### EXERCISE GOAL
Quote the listing below in its entirety.

Start

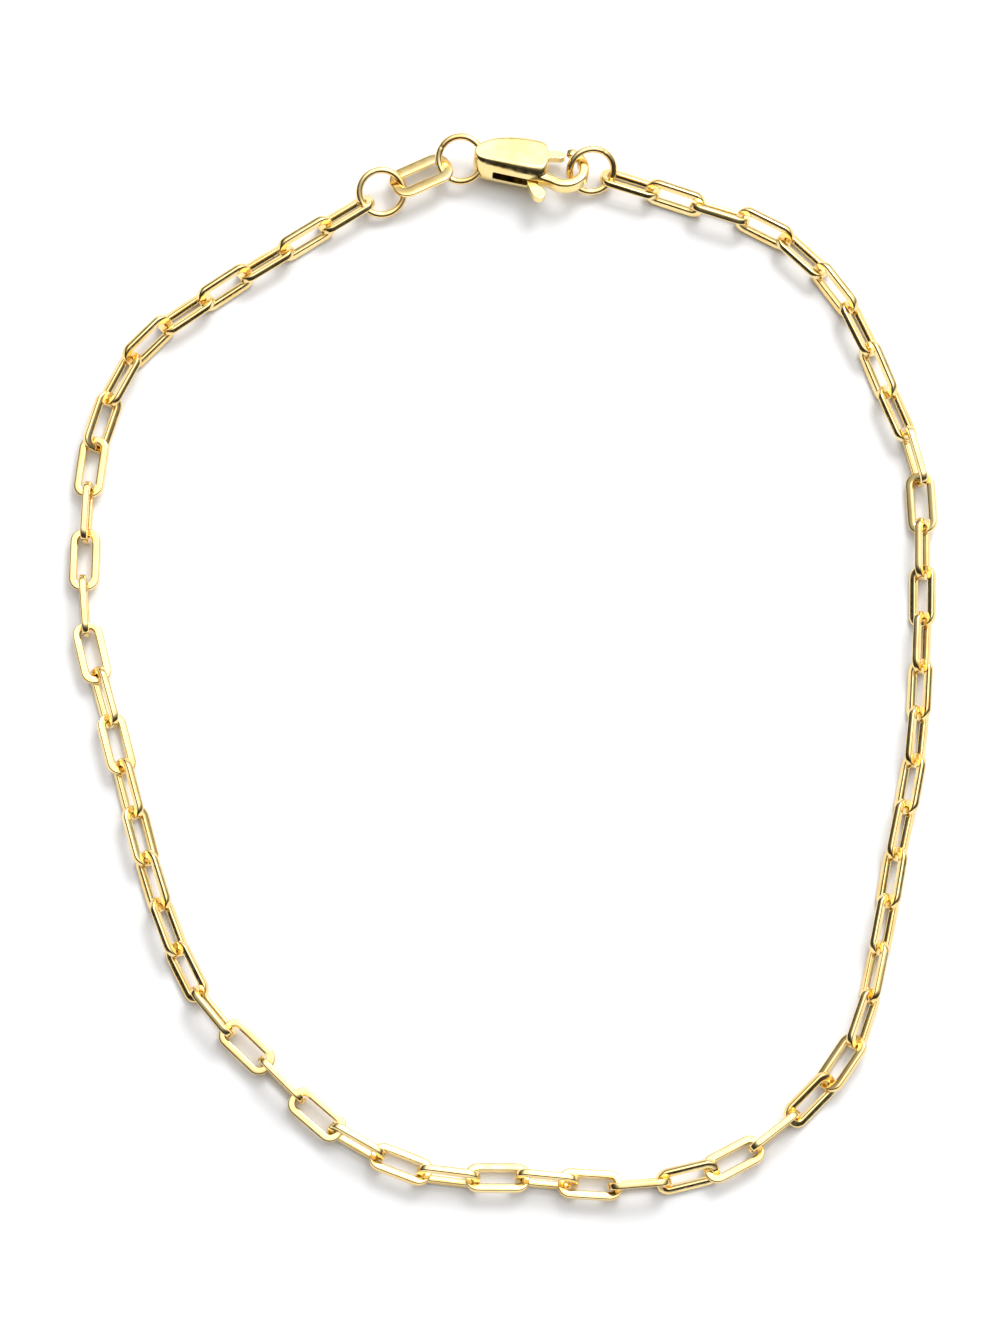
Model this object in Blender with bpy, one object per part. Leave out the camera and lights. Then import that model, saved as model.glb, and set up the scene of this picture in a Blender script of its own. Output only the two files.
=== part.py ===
# Paperclip chain bracelet with a lobster-claw clasp, lying fastened on a flat surface.
# Metres, +Z up. The origin is the middle of the loop's box, on the surface it lies on.
import math

import bmesh
import bpy
import numpy as np
from mathutils import Matrix, Vector

MM = 0.001

# One chain link: a long flat-wire loop with round corners.
LINK_LENGTH = 3.85 * MM
LINK_WIDTH = 2.05 * MM
LINK_RAIL = 0.54 * MM
LINK_THICKNESS = 0.45 * MM
LINK_CORNER = 0.82 * MM
LINK_CORNER_STEPS = 2
RAIL_FLAT_SHARE = 0.7

# How the links hang together. The end bars of neighbours press into each other by the bite,
# and the two halves of the chain hook together with a small gap.
JOINT_BITE = 0.165 * MM
HOOK_GAP = 0.18 * MM

# The connector is a wider link between the two jump rings of the clasp's tail.
CONNECTOR_LENGTH = 4.0 * MM
CONNECTOR_WIDTH = 2.4 * MM
CONNECTOR_RAIL = 0.5 * MM
CONNECTOR_THICKNESS = 0.34 * MM
CONNECTOR_CORNER = 0.95 * MM

# Jump rings, bent from round wire.
RING_DIAMETER = 3.2 * MM
RING_WIRE = 0.36 * MM
RING_STEPS = 16
WIRE_SIDES = 6

# The clasp lies on its side: u runs from its tail to its hook, v towards its gate, n up through it.
CLASP_LENGTH = 7.25 * MM
BODY_LENGTH = 4.75 * MM
BODY_HALF_WIDTH = 1.7 * MM
BODY_THICKNESS = 2.0 * MM
BODY_TOP_SLOPE = 0.9 * MM
BODY_TOP_INSET = 0.2 * MM
EDGE_BEVEL = 0.12 * MM
HOOK_RAIL = 0.62 * MM
HOOK_THICKNESS = 0.9 * MM
HOOK_BORE = 1.8 * MM
HOOK_STEPS = 9
HOOK_START_ANGLE = -125.0
HOOK_NOSE_ANGLE = 88.0
SLOT_START = 1.3 * MM
LEVER_THICKNESS = 0.6 * MM
LEVER_SIDE_GAP = 0.08 * MM
LEVER_LEVEL = -0.2 * MM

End

### FULL SOLUTION
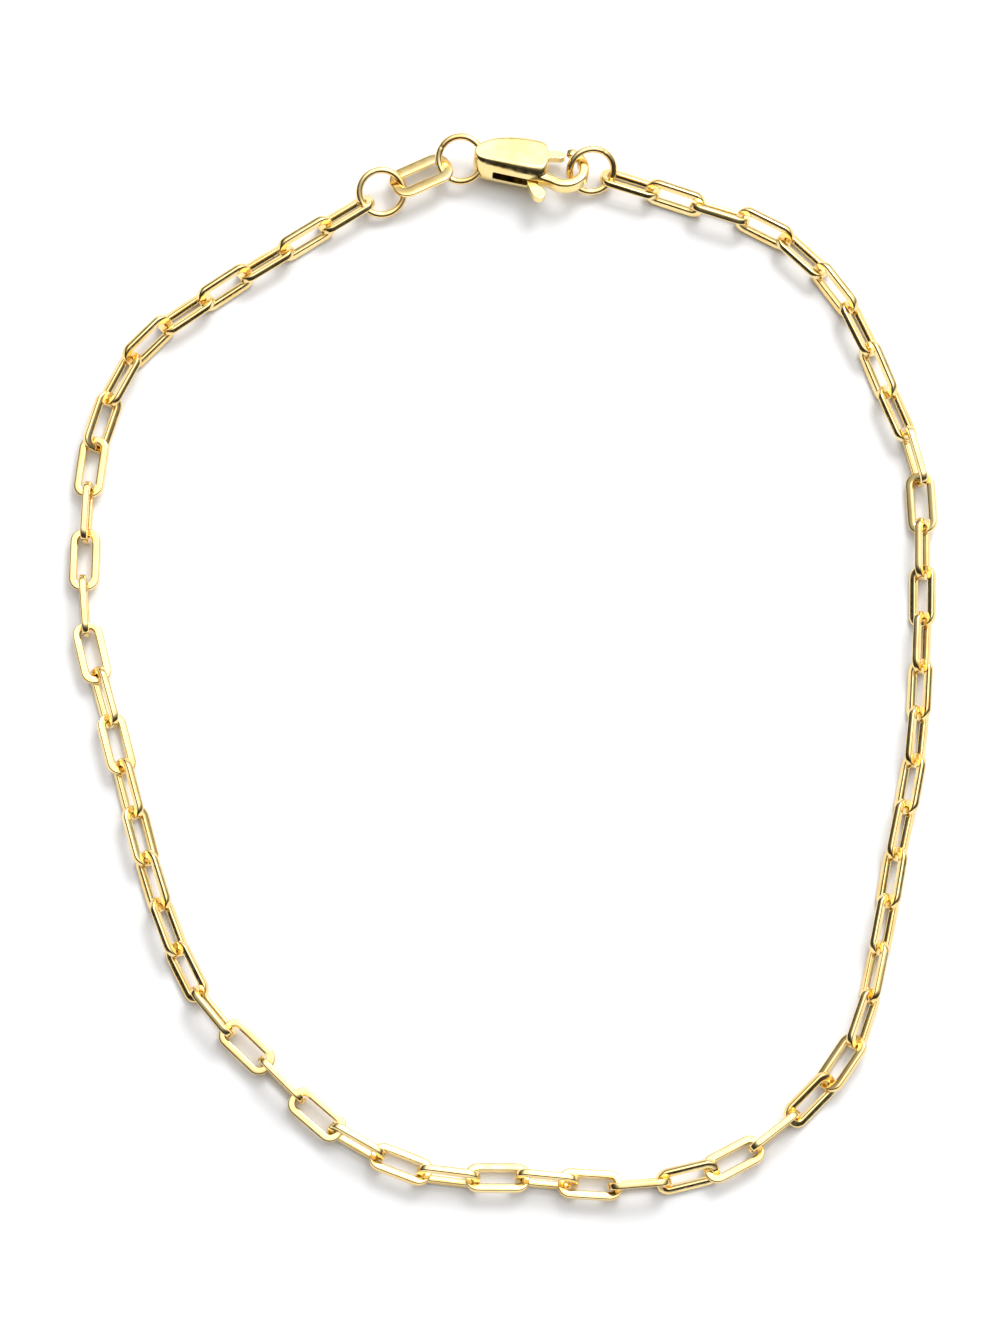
Model this object in Blender with bpy, one object per part. Leave out the camera and lights. Then import that model, saved as model.glb, and set up the scene of this picture in a Blender script of its own. Output only the two files.
=== part.py ===
# Paperclip chain bracelet with a lobster-claw clasp, lying fastened on a flat surface.
# Metres, +Z up. The origin is the middle of the loop's box, on the surface it lies on.
import math

import bmesh
import bpy
import numpy as np
from mathutils import Matrix, Vector

MM = 0.001

# One chain link: a long flat-wire loop with round corners.
LINK_LENGTH = 3.85 * MM
LINK_WIDTH = 2.05 * MM
LINK_RAIL = 0.54 * MM
LINK_THICKNESS = 0.45 * MM
LINK_CORNER = 0.82 * MM
LINK_CORNER_STEPS = 2
RAIL_FLAT_SHARE = 0.7

# How the links hang together. The end bars of neighbours press into each other by the bite,
# and the two halves of the chain hook together with a small gap.
JOINT_BITE = 0.165 * MM
HOOK_GAP = 0.18 * MM

# The connector is a wider link between the two jump rings of the clasp's tail.
CONNECTOR_LENGTH = 4.0 * MM
CONNECTOR_WIDTH = 2.4 * MM
CONNECTOR_RAIL = 0.5 * MM
CONNECTOR_THICKNESS = 0.34 * MM
CONNECTOR_CORNER = 0.95 * MM

# Jump rings, bent from round wire.
RING_DIAMETER = 3.2 * MM
RING_WIRE = 0.36 * MM
RING_STEPS = 16
WIRE_SIDES = 6

# The clasp lies on its side: u runs from its tail to its hook, v towards its gate, n up through it.
CLASP_LENGTH = 7.25 * MM
BODY_LENGTH = 4.75 * MM
BODY_HALF_WIDTH = 1.7 * MM
BODY_THICKNESS = 2.0 * MM
BODY_TOP_SLOPE = 0.9 * MM
BODY_TOP_INSET = 0.2 * MM
EDGE_BEVEL = 0.12 * MM
HOOK_RAIL = 0.62 * MM
HOOK_THICKNESS = 0.9 * MM
HOOK_BORE = 1.8 * MM
HOOK_STEPS = 9
HOOK_START_ANGLE = -125.0
HOOK_NOSE_ANGLE = 88.0
SLOT_START = 1.3 * MM
LEVER_THICKNESS = 0.6 * MM
LEVER_SIDE_GAP = 0.08 * MM
LEVER_LEVEL = -0.2 * MM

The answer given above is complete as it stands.